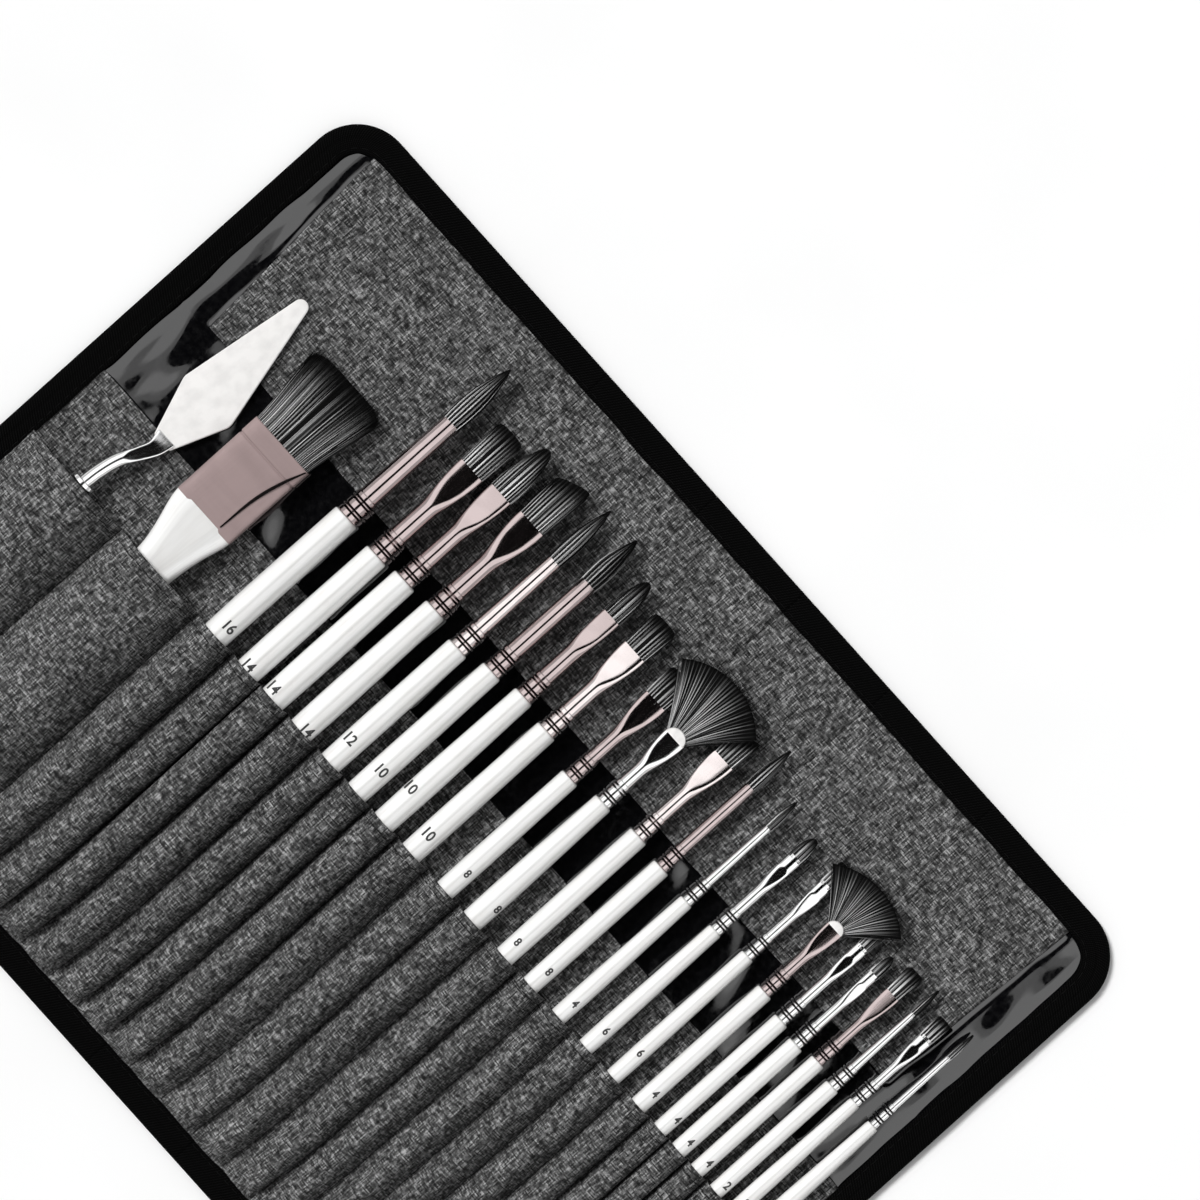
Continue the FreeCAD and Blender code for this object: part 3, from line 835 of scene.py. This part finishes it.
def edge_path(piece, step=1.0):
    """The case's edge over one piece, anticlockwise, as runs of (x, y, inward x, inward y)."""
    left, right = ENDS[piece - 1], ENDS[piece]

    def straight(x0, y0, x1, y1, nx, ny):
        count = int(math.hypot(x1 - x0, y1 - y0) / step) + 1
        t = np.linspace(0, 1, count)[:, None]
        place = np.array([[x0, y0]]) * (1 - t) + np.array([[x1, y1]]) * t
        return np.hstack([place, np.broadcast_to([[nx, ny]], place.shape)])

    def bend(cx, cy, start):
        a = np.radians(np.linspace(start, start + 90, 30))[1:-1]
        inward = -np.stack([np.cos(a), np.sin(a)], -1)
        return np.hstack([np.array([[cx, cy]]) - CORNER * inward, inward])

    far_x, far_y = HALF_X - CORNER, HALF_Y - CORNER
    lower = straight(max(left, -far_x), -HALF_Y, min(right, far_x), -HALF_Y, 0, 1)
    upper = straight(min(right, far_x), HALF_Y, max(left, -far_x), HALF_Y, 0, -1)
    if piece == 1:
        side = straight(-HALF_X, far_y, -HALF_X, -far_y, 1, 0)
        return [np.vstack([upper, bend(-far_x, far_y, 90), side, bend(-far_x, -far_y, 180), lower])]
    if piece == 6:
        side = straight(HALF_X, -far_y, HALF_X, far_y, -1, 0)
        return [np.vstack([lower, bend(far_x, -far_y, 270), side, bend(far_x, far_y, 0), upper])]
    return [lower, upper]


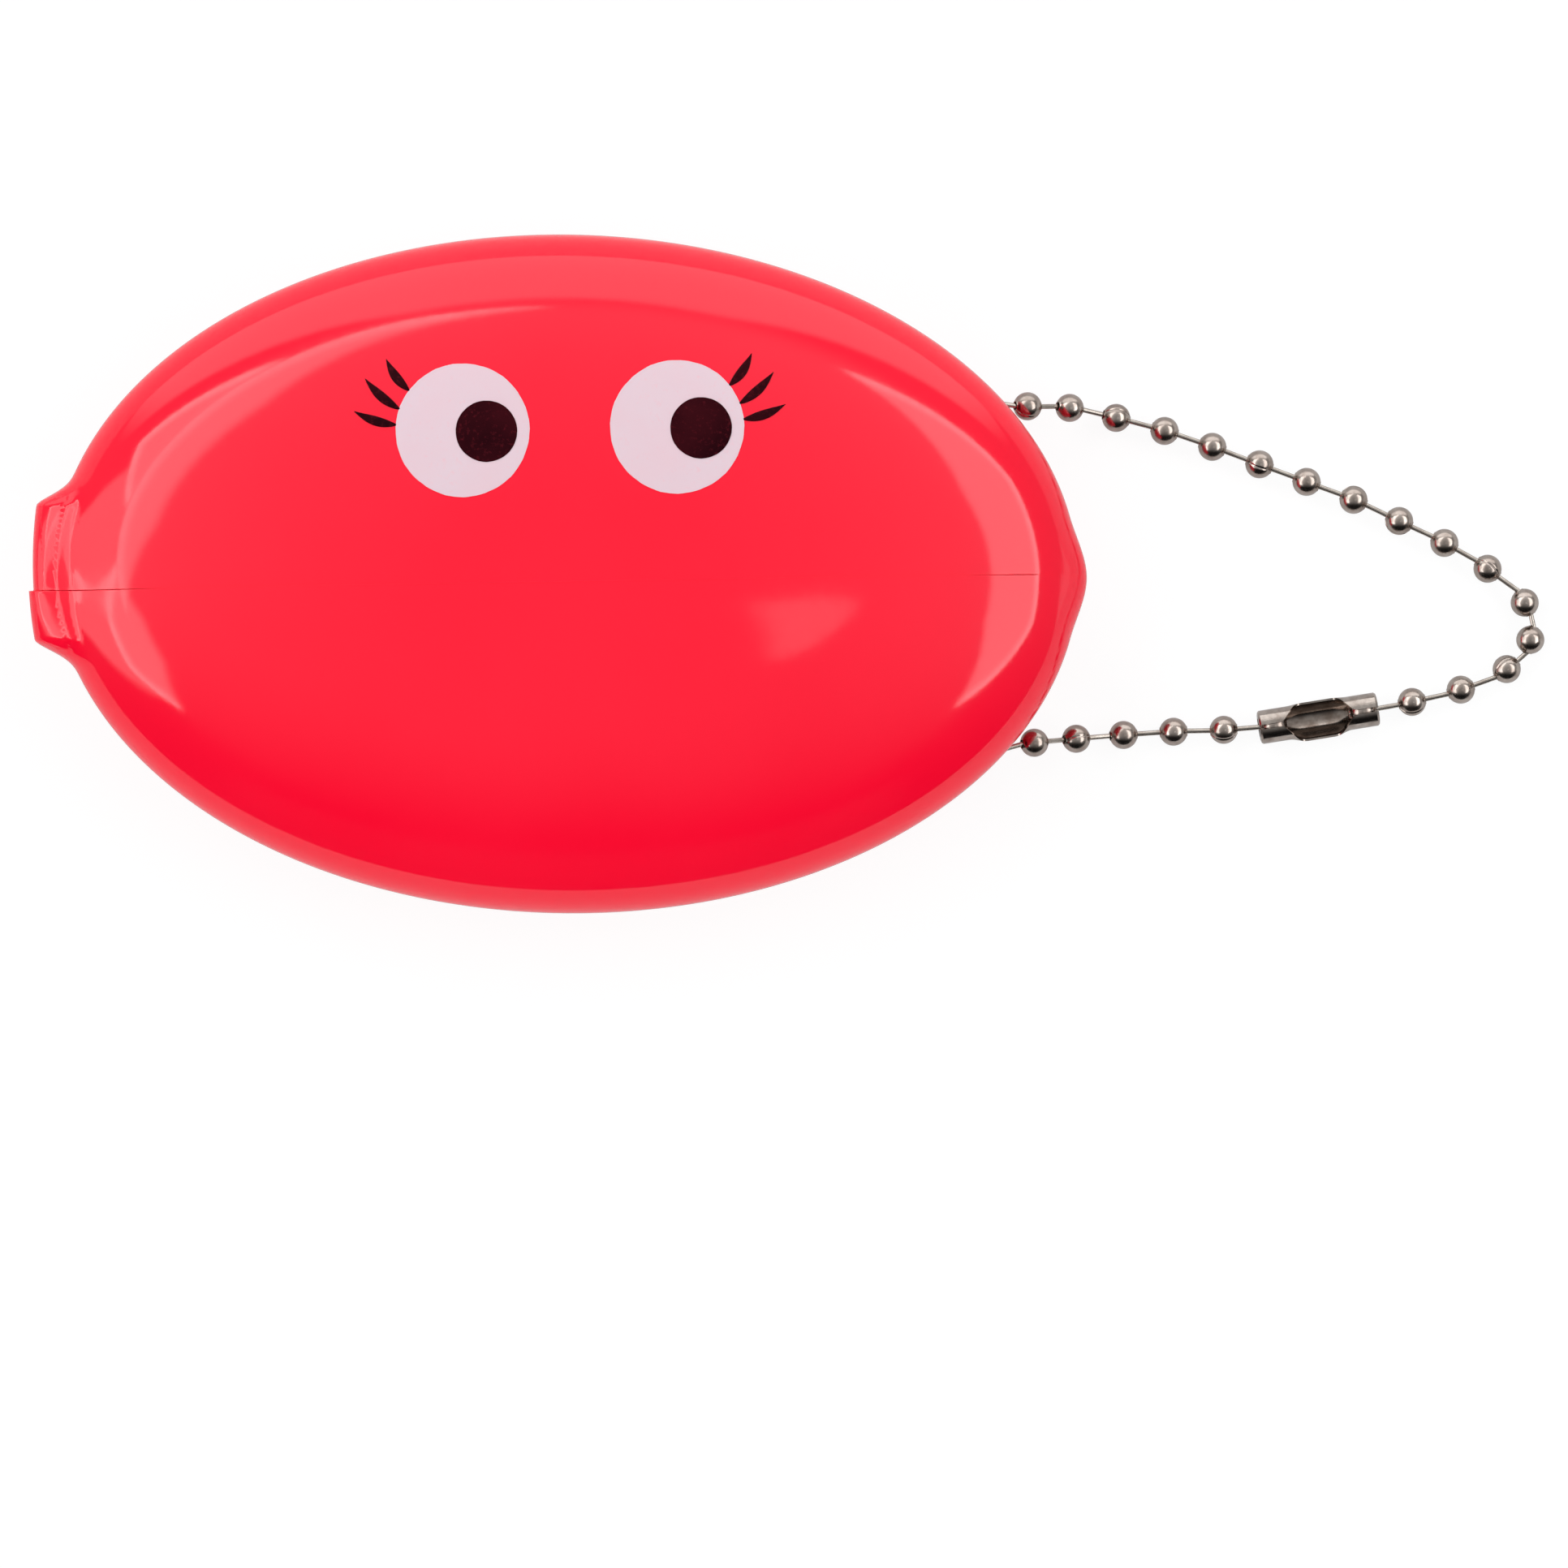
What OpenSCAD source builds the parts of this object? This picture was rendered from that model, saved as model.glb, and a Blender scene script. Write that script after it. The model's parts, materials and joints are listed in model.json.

Short exercise: Reproduce the listing shown above in its entirety, exactly.

Answer to this problem:
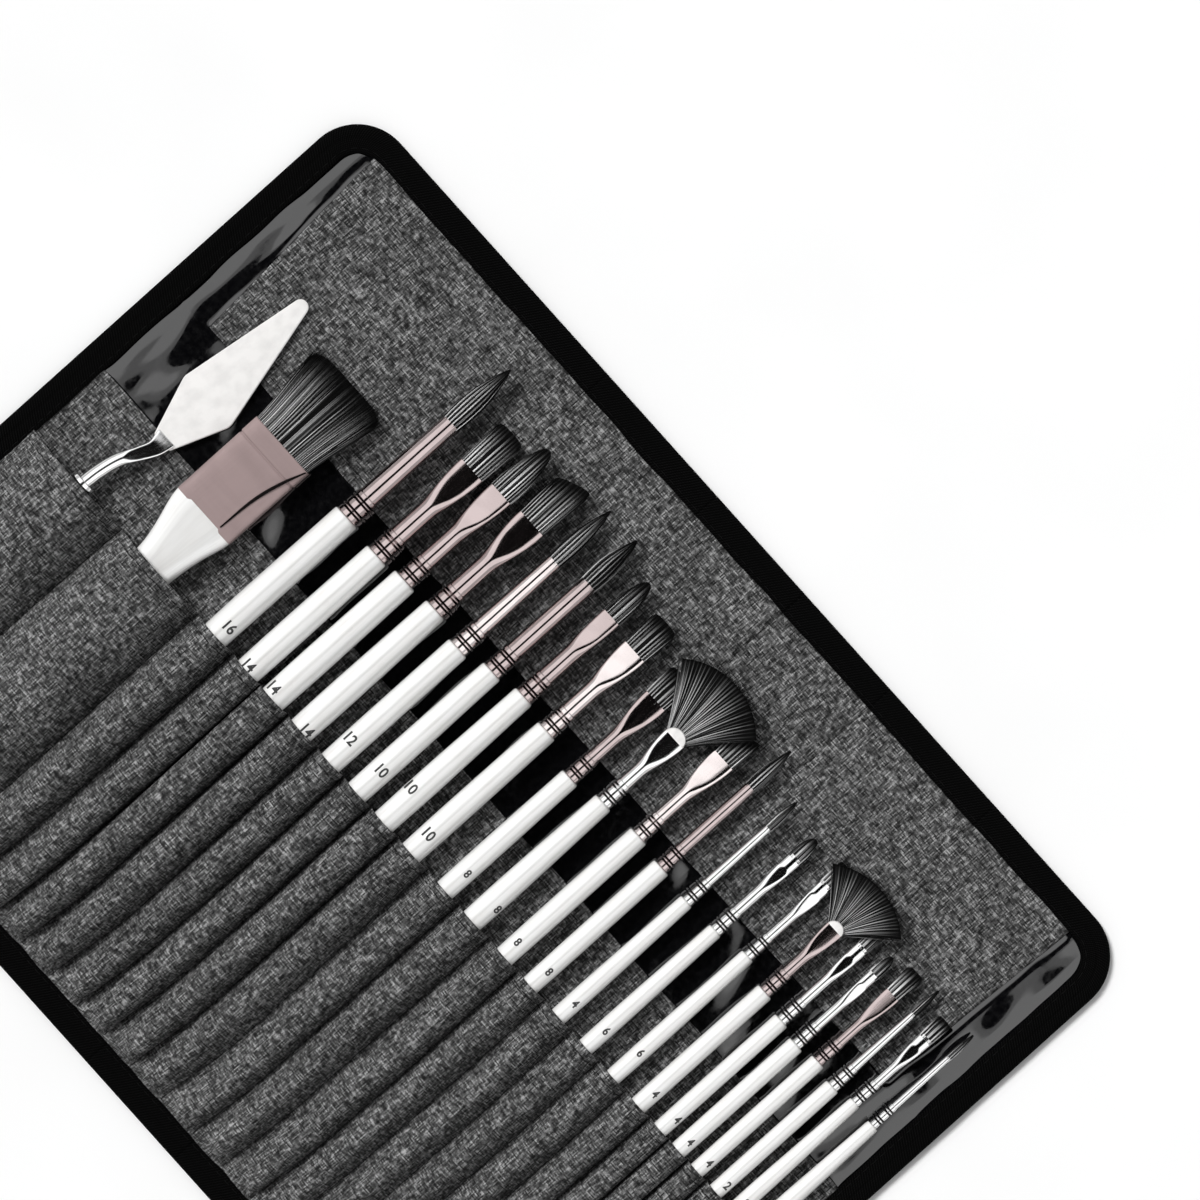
Continue the FreeCAD and Blender code for this object: part 3, from line 835 of scene.py. This part finishes it.
def edge_path(piece, step=1.0):
    """The case's edge over one piece, anticlockwise, as runs of (x, y, inward x, inward y)."""
    left, right = ENDS[piece - 1], ENDS[piece]

    def straight(x0, y0, x1, y1, nx, ny):
        count = int(math.hypot(x1 - x0, y1 - y0) / step) + 1
        t = np.linspace(0, 1, count)[:, None]
        place = np.array([[x0, y0]]) * (1 - t) + np.array([[x1, y1]]) * t
        return np.hstack([place, np.broadcast_to([[nx, ny]], place.shape)])

    def bend(cx, cy, start):
        a = np.radians(np.linspace(start, start + 90, 30))[1:-1]
        inward = -np.stack([np.cos(a), np.sin(a)], -1)
        return np.hstack([np.array([[cx, cy]]) - CORNER * inward, inward])

    far_x, far_y = HALF_X - CORNER, HALF_Y - CORNER
    lower = straight(max(left, -far_x), -HALF_Y, min(right, far_x), -HALF_Y, 0, 1)
    upper = straight(min(right, far_x), HALF_Y, max(left, -far_x), HALF_Y, 0, -1)
    if piece == 1:
        side = straight(-HALF_X, far_y, -HALF_X, -far_y, 1, 0)
        return [np.vstack([upper, bend(-far_x, far_y, 90), side, bend(-far_x, -far_y, 180), lower])]
    if piece == 6:
        side = straight(HALF_X, -far_y, HALF_X, far_y, -1, 0)
        return [np.vstack([lower, bend(far_x, -far_y, 270), side, bend(far_x, far_y, 0), upper])]
    return [lower, upper]


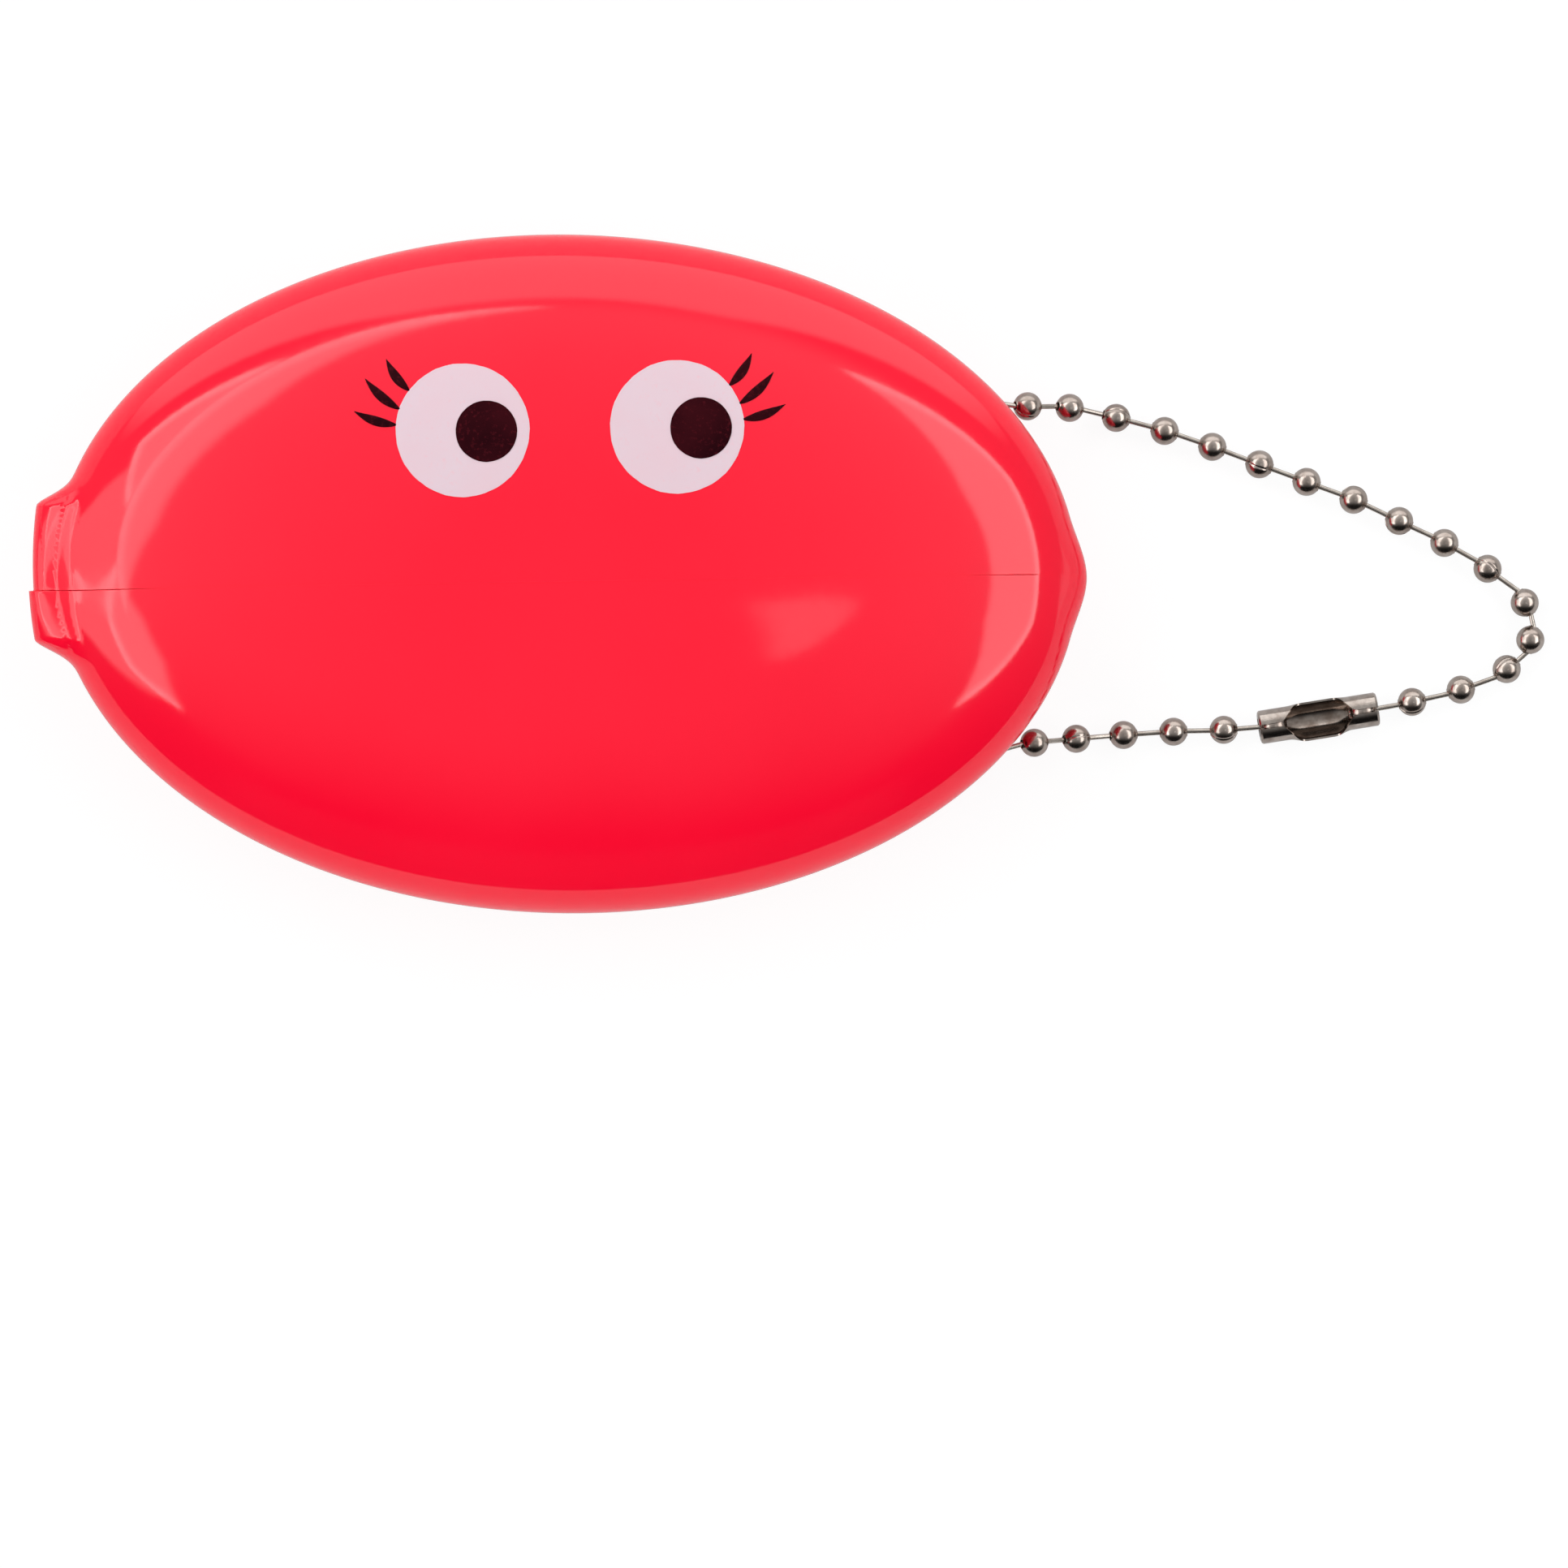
What OpenSCAD source builds the parts of this object? This picture was rendered from that model, saved as model.glb, and a Blender scene script. Write that script after it. The model's parts, materials and joints are listed in model.json.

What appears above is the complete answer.